:: ENTRIES SUPPLIED ::
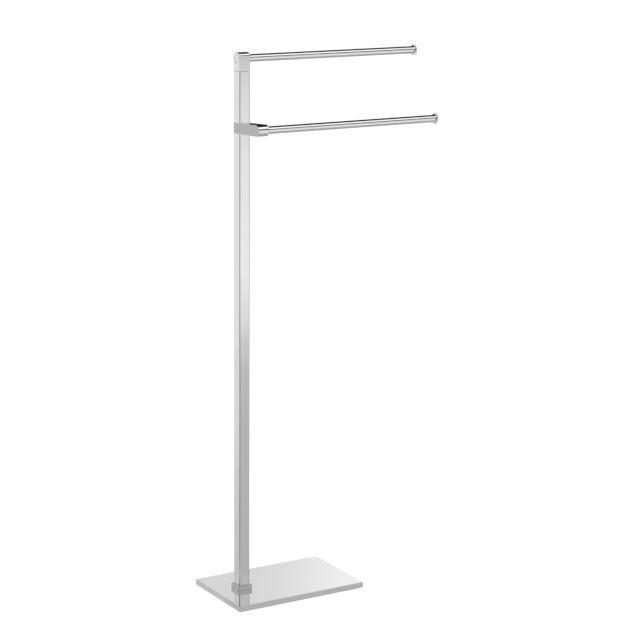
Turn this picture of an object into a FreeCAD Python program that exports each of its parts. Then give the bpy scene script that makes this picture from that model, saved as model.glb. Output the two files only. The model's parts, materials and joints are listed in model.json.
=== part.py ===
"""Freestanding towel stand: a polished base plate, a square post near one end of it, and two round
towel bars that reach out to one side, the lower one carried in front of the post by a bracket.

Frame: millimetres, +Z up, +X along the towel bars, +Y to the back. The origin is on the floor,
on the axis of the post. Every size below can be changed by itself.
"""
import FreeCAD, Part
import math
import os
import re
import Sketcher

SIZES = {
    # the base
    "mat_thickness": 2.0,
    "mat_inset": 4.0,
    "mat_corner_radius": 3.0,
    "plate_length": 310.0,
    "plate_depth": 200.0,
    "plate_thickness": 12.0,
    "plate_edge_radius": 0.5,
    "post_from_plate_end": 60.0,
    # the post: square tube with solid plugs in its ends
    "post_width": 25.0,
    "post_wall": 1.5,
    "post_corner_radius": 1.2,
    "seam_chamfer": 0.4,
    "plug_length": 25.0,
    "foot_plug_length": 30.0,
    "collar_width": 33.0,
    "collar_height": 10.5,
    "collar_edge_radius": 0.5,
    # height of the lower bar above the floor, its distance in front of the post, and the upper bar's
    # height above it
    "lower_bar_height": 1025.0,
    "lower_bar_forward": 81.0,
    "bar_spacing": 140.0,
    # the blocks that carry the bars: the bracket is measured at the post and at its nose, and its nose
    # lies a little higher than the middle of its seat in the post
    "bracket_height": 22.0,
    "nose_height": 24.0,
    "nose_lift": 3.5,
    "bracket_edge_radius": 0.8,
    "head_drop": 25.0,
    "head_corner_radius": 8.0,
    "head_edge_radius": 0.3,
    # the bars, measured from the post's axis to the outer face of the end cap
    "upper_bar_reach": 426.0,
    "lower_bar_reach": 430.0,
    "bar_diameter": 16.0,
    "bar_wall": 1.2,
    "bar_insert_length": 25.0,
    "cap_diameter": 25.0,
    "cap_rim": 2.4,
    "cap_lip": 1.0,
    "cap_rim_radius": 0.7,
    "cap_spigot_length": 12.0,
    # the round cover over the screw that holds the upper bar
    "cover_diameter": 18.0,
    "cover_thickness": 3.0,
    "cover_edge_radius": 0.5,
    # screws and studs
    "post_stud_diameter": 8.0,
    "post_stud_grip": 15.0,
    "head_stud_grip": 12.0,
    "bar_thread_diameter": 6.0,
    "bar_stud_grip": 16.0,
    "bar_screw_bearing": 9.0,
    "bar_screw_grip": 19.0,
    "base_screw_diameter": 6.0,
    "base_screw_offset": 5.0,
    "base_screw_grip": 12.0,
    "base_screw_bearing": 4.0,
    "screw_head_diameter": 10.0,
    "screw_head_height": 6.0,
    "screw_socket_width": 5.0,
    "screw_socket_depth": 3.0,
    "washer_diameter": 12.0,
    "washer_thickness": 1.2,
    "stud_chamfer": 0.6,
    # clearances, each measured on one side
    "slip_clearance": 0.1,
    "thread_clearance": 0.1,
    "hole_clearance": 0.2,
    "recess_clearance": 0.3,
    "blind_hole_spare": 1.5,
}

doc = FreeCAD.newDocument("towel_stand")
sheet = doc.addObject("Spreadsheet::Sheet", "Sizes")
for row, (alias, value) in enumerate(SIZES.items(), start=1):
    sheet.set(f"A{row}", alias.replace("_", " "))
    sheet.set(f"B{row}", str(value))
    sheet.setAlias(f"B{row}", alias)
doc.recompute()


def size(text):
    """The expression for a formula in which every size is written by its bare name."""
    return re.sub("[a-z_]+", lambda word: f"Sizes.{word[0]}" if word[0] in SIZES else word[0], text)


def number(text):
    """The present value of a formula in the sizes."""
    result = sheet.evalExpression(size(text))
    return float(getattr(result, "Value", result))


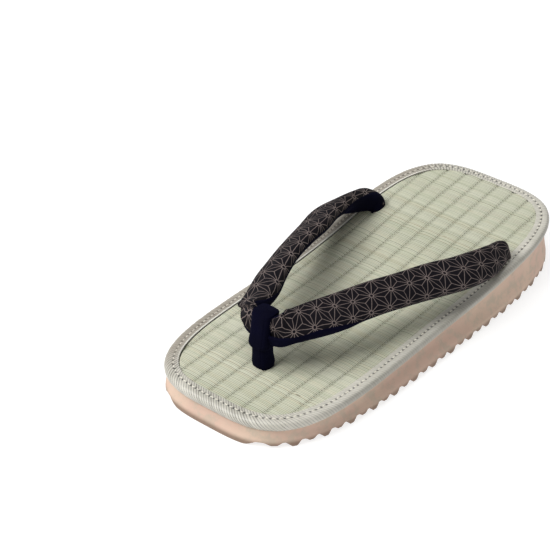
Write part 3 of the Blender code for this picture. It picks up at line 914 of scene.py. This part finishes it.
class SANDAL_OT_binding(bpy.types.Operator):
    """Make the ribbed ribbon round the edge of the mat"""

    bl_idname = "sandal.binding"
    bl_label = "Ribbon edge"

    def execute(self, context):
        sizes = context.scene.sandal_sizes
        points, outward, arc, total = mat_outline(2160)
        ribs = round(total / sizes.ribbon_ribs)
        stitches = stitch_count(sizes)
        section = self.section()
        along = arc_lengths(section)
        normal = np.gradient(section, axis=0)
        normal = unit(np.stack([-normal[:, 1], normal[:, 0]], axis=1))
        wrapped = np.where(arc > total / 2, arc - total, arc)
        slant = SIDE_SLANT + TOE_SLANT * hill(wrapped, 0.0, RIB_STRETCH)
        phase = (arc[:, None] - slant[:, None] * along[None, :]) / total * ribs
        rib = np.abs(np.sin(math.pi * phase)) ** 0.75
        near = smooth_step(-0.03, 0.045, points[:, 0])
        strong = hill(wrapped, 0.0, RIB_STRETCH - NEAR_RIB_LOSS * near)
        strong = (strong + (1 - strong) * (0.9 - 0.38 * near))[:, None]
        # Painted shade on the near side, from the shoulder of the ribbon down its outer wall
        shaded = near * smooth_step(0.035, 0.075, np.abs(wrapped))
        painted_turn_shade = smooth_step(0.0072, 0.0098, along)[None, :] * shaded[:, None]
        rng = np.random.default_rng(5)
        number = np.mod(np.floor(phase).astype(int), ribs)
        rib = rib * rng.uniform(0.75, 1.15, ribs)[number]
        worn = smooth_step(0.0001, 0.0012, along)[None, :]
        offset = section[None, :, 0]
        down = hill(offset, STITCH_OFFSET, STITCH_ROW_WIDTH) * (section[None, :, 1] > -0.001)
        share = np.mod(arc / total * stitches, 1.0)
        beside = np.abs(share - 0.5) * total / stitches
        reach = HOLE_REACH + NEAR_HOLE_REACH * smooth_step(0.09, 0.15, np.abs(wrapped)) * near
        half = total / stitches / 2
        hole = smooth_step(half - reach, half - reach / 4, beside)[:, None] * down
        relief = (rib - 0.5) * sizes.ribbon_relief * worn * strong
        relief = relief - down * STITCH_ROW_DEPTH - hole * HOLE_DEPTH
        offset = offset + relief * normal[None, :, 0]
        up = section[None, :, 1] + relief * normal[None, :, 1]
        place = points[:, None, :] + outward[:, None, :] * offset[..., None]
        z = mat_top(place[..., 1]) + up
        surface = np.concatenate([place, z[..., None]], axis=2)
        uv = np.stack(np.broadcast_arrays(phase * total / ribs, along[None, :]), axis=2)
        # Painted shade for the ribbon's colour: between the ribs, in the needle holes, where the near
        # side turns down, and a fixed share on its underside
        depth = np.clip(1 - rib, 0, 1) * worn * (1.3 * strong - 0.3) * (1 - 0.8 * painted_turn_shade)
        depth = depth + hole + 0.46 * painted_turn_shade
        bottom = section[:, 1][None, :] < -0.0045
        depth = np.clip(np.where(bottom, 0.5, depth), 0, 1)
        edge = hill(section[:, 0], 0.00038, 0.00035) * (section[:, 1] > 0.0001)
        # Painted shade where the ribbon dips beside the mat, and in the needle holes
        hollow = smooth_step(0.0, -0.0004, section[:, 1]) * (section[:, 0] < 0.0004)
        hollow = np.maximum(hollow[None, :] * np.ones_like(hole), hole * 0.8)
        selvedge = edge[None, :] * np.ones_like(hole)
        binding = carried_grid("ribbon_edge", closed_both(surface), closed_both(uv))
        for name, values in (("depth", depth), ("selvedge", selvedge), ("hollow", hollow)):
            paint(binding, name, closed_both(values))
        close_up(binding)
        dress(binding, ribbon_finish(context.scene.sandal_colours), ["edge_binding"])
        return {"FINISHED"}

    def section(self):
        """Ribbon's section in metres, rounded, with finer steps along its inner edge."""
        corners = np.array(RIBBON_SECTION) * MM
        lengths = arc_lengths(corners)
        line = read_rows(lengths, corners, np.linspace(0.0, lengths[-1], 61))
        end = arc_lengths(line)[-1]
        return along_line(line, np.concatenate([np.linspace(0, 0.0028, 8), np.linspace(0.0034, end, 25)]))


def stitch_count(sizes):
    """Whole number of stitches round the mat."""
    points, outward = mat_outline(720)[:2]
    line = points + outward * STITCH_OFFSET
    return int(round(arc_lengths(closed(line))[-1] / sizes.stitch_pitch))


class SANDAL_OT_stitches(bpy.types.Operator):
    """Make one stitch and copy it round the ribbon"""

    bl_idname = "sandal.stitches"
    bl_label = "Stitches"

    def execute(self, context):
        sizes = context.scene.sandal_sizes
        points, outward = mat_outline(stitch_count(sizes) * 2)[:2]
        line = points + outward * STITCH_OFFSET
        z = mat_top(line[:, 1]) + STITCH_RISE
        places = np.column_stack([line, z])[1::2]
        ahead = np.column_stack([-outward[:, 1], outward[:, 0], 0 * z])[1::2]
        first = self.stitch(sizes)
        rng = np.random.default_rng(3)
        copies = []
        for place, along in zip(places, ahead):
            copy = first.copy()
            copy.data = first.data.copy()
            bpy.context.collection.objects.link(copy)
            turn = math.atan2(along[1], along[0]) + rng.normal(0.0, 0.11)
            matrix = Matrix.Translation((place[0], place[1] + SHIFT_Y, place[2]))
            drawn_in = 0.78 if place[0] < -0.03 else 1.0
            copy.matrix_world = matrix @ Matrix.Rotation(turn, 4, "Z") @ Matrix.Diagonal(
                (rng.uniform(0.66, 1.14), drawn_in * rng.uniform(0.75, 1.1), drawn_in, 1.0))
            copies.append(copy)
        bpy.data.objects.remove(first, do_unlink=True)
        pick(*copies)
        bpy.ops.object.join()
        bpy.ops.object.transform_apply(location=True, rotation=True, scale=True)
        row = bpy.context.object
        row.name = "edge_stitches"
        row.data.name = "edge_stitches"
        bpy.ops.object.shade_smooth()
        dress(row, thread_finish(context.scene.sandal_colours))
        return {"FINISHED"}

    def stitch(self, sizes):
        """A short thread that bows up and dives at both ends."""
        pick()
        bpy.ops.mesh.primitive_uv_sphere_add(segments=8, ring_count=7, radius=0.5)
        stitch = bpy.context.object
        co = np.empty(len(stitch.data.vertices) * 3)
        stitch.data.vertices.foreach_get("co", co)
        co = co.reshape(-1, 3)
        share = np.sin(co[:, 2] * math.pi)
        bent = np.stack([
            share * sizes.stitch_length / 2,
            co[:, 0] * sizes.thread,
            co[:, 1] * sizes.thread - share ** 2 * sizes.thread * 0.45], axis=1)
        stitch.data.vertices.foreach_set("co", bent.reshape(-1))
        return stitch


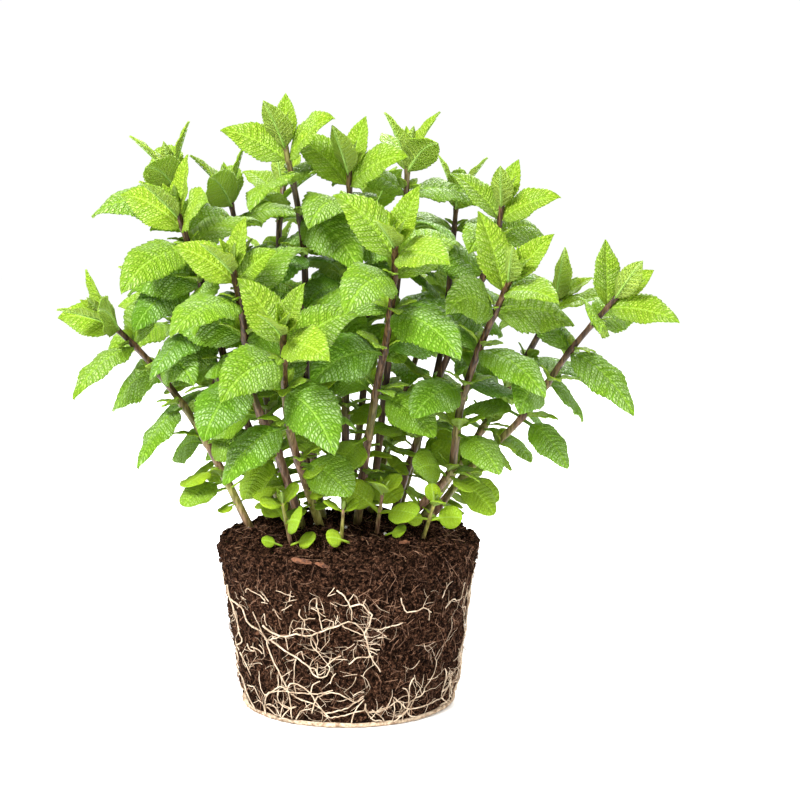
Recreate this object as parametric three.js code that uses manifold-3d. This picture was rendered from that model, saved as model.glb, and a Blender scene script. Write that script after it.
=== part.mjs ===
// A pot-grown mint plant standing on its own root ball, lifted out of its pot.
// Millimetres, +Z up, origin at the middle of the root ball's flat underside. The front is -Y.
// A tapered plug of peat sits on a felt of white roots. Leafy square stems stand in holes in the peat.
import * as THREE from "three";
import { mergeVertices } from "three/addons/utils/BufferGeometryUtils.js";
import Module from "manifold-3d";

const wasm = await Module();
wasm.setup();

// ---- driving dimensions ------------------------------------------------------------------------
const BALL_TOP_RADIUS = 62.5; // a 13 cm herb pot's peat, at its rim
const BALL_BASE_RADIUS = 51;
const BALL_HEIGHT = 80;
const MOUND = 6; // how much the peat rises in the middle
const FELT = 2.2; // thickness of the root felt under the peat
const GAP = 0.3; // between pieces that touch
const HOLE_DEPTH = 13; // how deep a stem stands in the peat, along the stem
const STALK_FOOT = 1.8; // half the width of a square stem at the soil
const STALK_TOP = 1.0; // and under its tip
const SHOOT_FOOT = 1.0; // the same for a young shoot
const SHOOT_TOP = 0.6;
const RIB_THICK = 1.2; // a blade at its rib, thinning out to its edge
const PETIOLE = 0.9; // half the width of a leaf's stalk
const RIB_STEPS = 24; // steps along a leaf's rib
const JOINT_HALF = 1.1; // half the height of the band of stem that a pair of leaves grows from
const BUD = [[2.6, 1.2], [9, 0]]; // height above the last leaves and half width, up to its point
// Where leaves turn their faces, beside their own stem's direction.
const LIGHT = { above: 1, outside: 1, front: 0.7, turned: 60 };
const MIDDLE_Y = 20; // the plant's middle, as seen from its leaves
const CLEAR_BLADE = 3.2; // least distance between the test points of two blades
const CLEAR_STALK = 4.3; // and between those of a blade and of another stem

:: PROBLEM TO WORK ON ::
Repeat verbatim the opening run of entries, ending with the line that contains "import Sketcher".

:: FULL OUTPUT ::
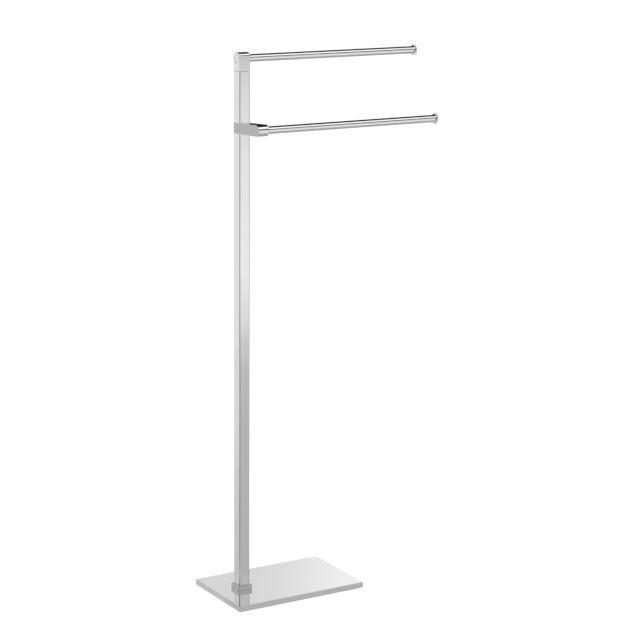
Turn this picture of an object into a FreeCAD Python program that exports each of its parts. Then give the bpy scene script that makes this picture from that model, saved as model.glb. Output the two files only. The model's parts, materials and joints are listed in model.json.
=== part.py ===
"""Freestanding towel stand: a polished base plate, a square post near one end of it, and two round
towel bars that reach out to one side, the lower one carried in front of the post by a bracket.

Frame: millimetres, +Z up, +X along the towel bars, +Y to the back. The origin is on the floor,
on the axis of the post. Every size below can be changed by itself.
"""
import FreeCAD, Part
import math
import os
import re
import Sketcher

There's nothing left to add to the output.